Wo stellt ihr AA/AF ein? Im Treiber oder Spiel? Aktueller Artikel auch im PCGH 02/09 Seite 88-91. Habt ihr Unterschiede zwischen den Einstellungen im Treiber/Spiel gemerkt ? Welche Energie läßt sich besser im Treiber oder Spiel einstellen ?


----------



## Uziflator (17. Januar 2009)

Ich habs im Treiber imm erauf der höchsten stufe drin,im Game allerdings auch!


----------



## CeresPK (17. Januar 2009)

kommt bei mir ganz aufs Spiel an
bei Grid stelle ich es in beidern auf 4x (Treiber AA 4x und Grid 4x MSAA)
das mache ich meistens, es kommt nur ganz selten vor das ich AA mal nur im Spiel oder nur im Treiber einstelle


----------



## PCGH_Marc (17. Januar 2009)

[x]_ Kommt auf das Spiel an!_

Bietet dieses AA/AF, dann im Spiel, sonst per Teiber forciert. SSAA, Hybriden und Tranparency ohnehin per Treiber und/oder nHancer.

cYa


----------



## xxMasterxx (17. Januar 2009)

PCGH_Marc schrieb:


> [x]_ Kommt auf das Spiel an!_
> 
> Bietet dieses AA/AF, dann im Spiel, sonst per Teiber forciert. SSAA, Hybriden und Tranparency ohnehin per Treiber und/oder nHancer.
> 
> cYa



Is bei mir genauso.


----------



## Anästhetika (17. Januar 2009)

Hmm stell das eigtl sowohl im treiber als auch im spiel ein. Mir is das eigtl egal hauptsache ich spiele überhaupt mit AA/AF


----------



## ElfenLied77 (17. Januar 2009)

PCGH_Marc schrieb:


> [x]_ Kommt auf das Spiel an!_
> 
> Bietet dieses AA/AF, dann im Spiel, sonst per Teiber forciert. SSAA, Hybriden und Tranparency ohnehin per Treiber und/oder nHancer.
> 
> cYa




...same


----------



## Jasper (17. Januar 2009)

Wo genau kann ich das im Treiber einstellen?
Sieht mach das wirklich. Sind nicht die einzigen wichtigen Einstellungen die, die im Spiel sind?
...mein Bruder meint, dass sich das Catalyst Control Center nur auf den Desktop bezieht - stimmts? ... wohl nicht^^


----------



## CrashStyle (17. Januar 2009)

Uziflator schrieb:


> Ich habs im Treiber imm erauf der höchsten stufe drin,im Game allerdings auch!



Mache auch beides!


----------



## utacat (17. Januar 2009)

Stelle es im Spiel an.


----------



## potzblitz (18. Januar 2009)

CrashStyle schrieb:


> Mache auch beides!



Da ja der Treiber das letzte zu sagen hat, ist es doch eigentlich egal was man im Spiel einstellt oder hab ich den Artikel im Heft falsch verstanden?

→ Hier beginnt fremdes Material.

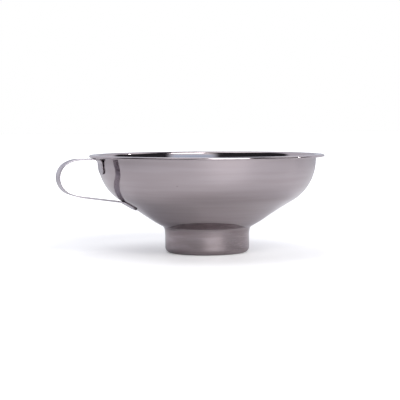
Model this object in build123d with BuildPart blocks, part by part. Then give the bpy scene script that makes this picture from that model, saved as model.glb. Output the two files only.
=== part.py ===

Hat einer schon Unterschiede zwischen Spiel- und Treibereinstellungen festgestellt?
Bei Frontlines Fuel of War (Unreal-Energie) habe ich mit der Treibereinstellung ein besseres Bild als mit der Spiele (alles auf hoch).


----------



## DerSitzRiese (19. Januar 2009)

Jasper schrieb:


> ...mein Bruder meint, dass sich das Catalyst Control Center nur auf den Desktop bezieht - stimmts? ... wohl nicht^^



Stimmt natürlich *nicht*!


----------